The resulting XML for the notepad and SQL Server processes (discussed previously)
follows:
<ProcessData>
<Process DisplayName="notepad" ProcName="notepad.exe"
Running="-1" IsService="0" PathMode="C:\WINNT\System32\notepad.exe"
Account="SSOSA\Administrator" ServerName="ssosa"/>
<Process DisplayName="SQL Server" ProcName="MSSQLServer"
Running="-1" IsService="-1" PathMode="Auto" Account="LocalSystem"
ServerName="ssosa"/>
</ProcessData>
Get the XML.
The
GetXML public function uses the MSXML parser to create
an XML document from the internal array.
Public Function GetXML() As String
' Return the data as XML
Dim xmlDoc As DOMDocument
Dim xmlElem As IXMLDOMElement
Dim xmlSubElem As IXMLDOMElement
Dim i As Long
If IsArray(mProcesses) Then
Set xmlDoc = New DOMDocument
' Create the top level element
Set xmlElem = xmlDoc.createElement("ProcessData")
' Loop through the processes and create the sub elements
For i = 0 To UBound(mProcesses, 2)
Set xmlSubElem = xmlDoc.createElement("Process")
xmlSubElem.setAttribute "DisplayName", mProcesses(0, i)
xmlSubElem.setAttribute "ProcName", mProcesses(1, i)

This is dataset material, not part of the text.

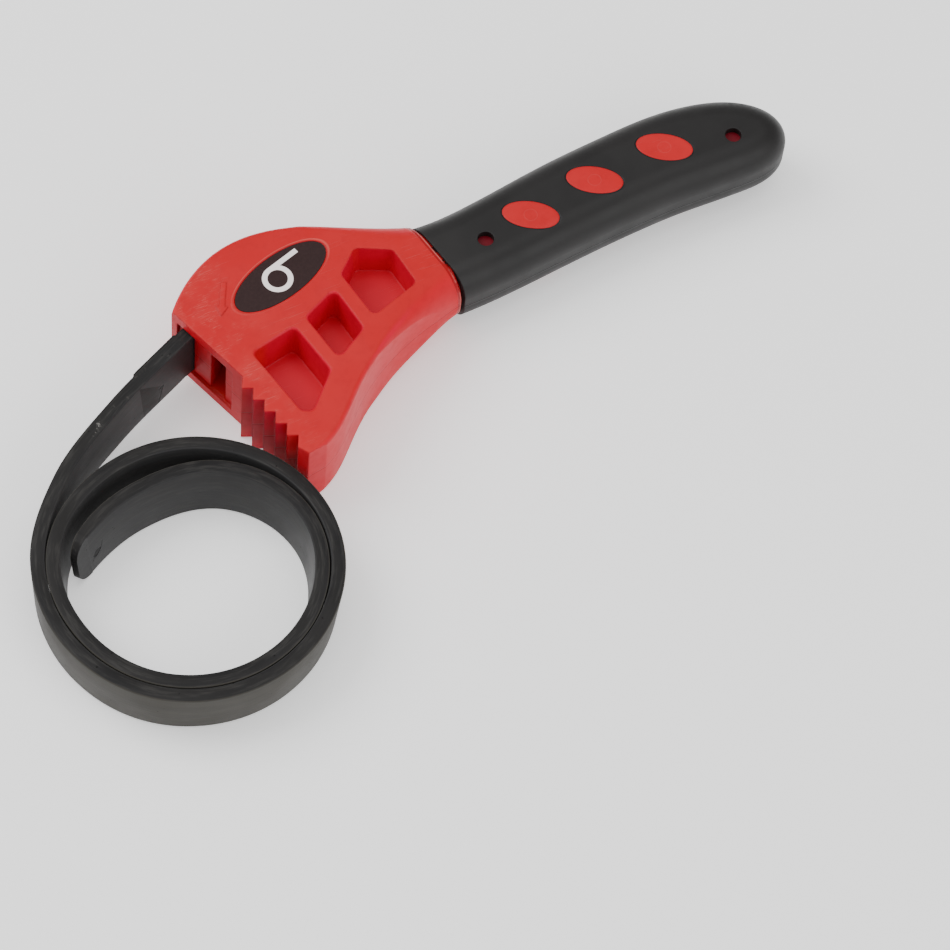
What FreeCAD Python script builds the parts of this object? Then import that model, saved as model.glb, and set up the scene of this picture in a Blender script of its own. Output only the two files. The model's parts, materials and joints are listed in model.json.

xmlSubElem.setAttribute "Running", mProcesses(2, i)
xmlSubElem.setAttribute "IsService", mProcesses(3, i)
xmlSubElem.setAttribute "PathMode", mProcesses(4, i)
xmlSubElem.setAttribute "Account", mProcesses(5, i)
xmlSubElem.setAttribute "ServerName", mProcesses(6, i)
xmlElem.appendChild xmlSubElem
Set xmlSubElem = Nothing
Next i
' Append the high level node
xmlDoc.appendChild xmlElem
GetXML = xmlDoc.xml
Set xmlDoc = Nothing
Else
Set xmlDoc = Nothing
Err.Raise vbObjectError + 5002, "GetXML", "No processes to enumerate"
End If
End Function
In this case, both notepad and SQL Server were found running. Keep in mind
that the DMTF is adding XML support to the specification, so look for Microsoft
to add intrinsic XML support to the WMI interfaces shortly.
Although this article is not an exhaustive discussion of WMI, this small example
is intended to help you understand you can use WMI to your advantage.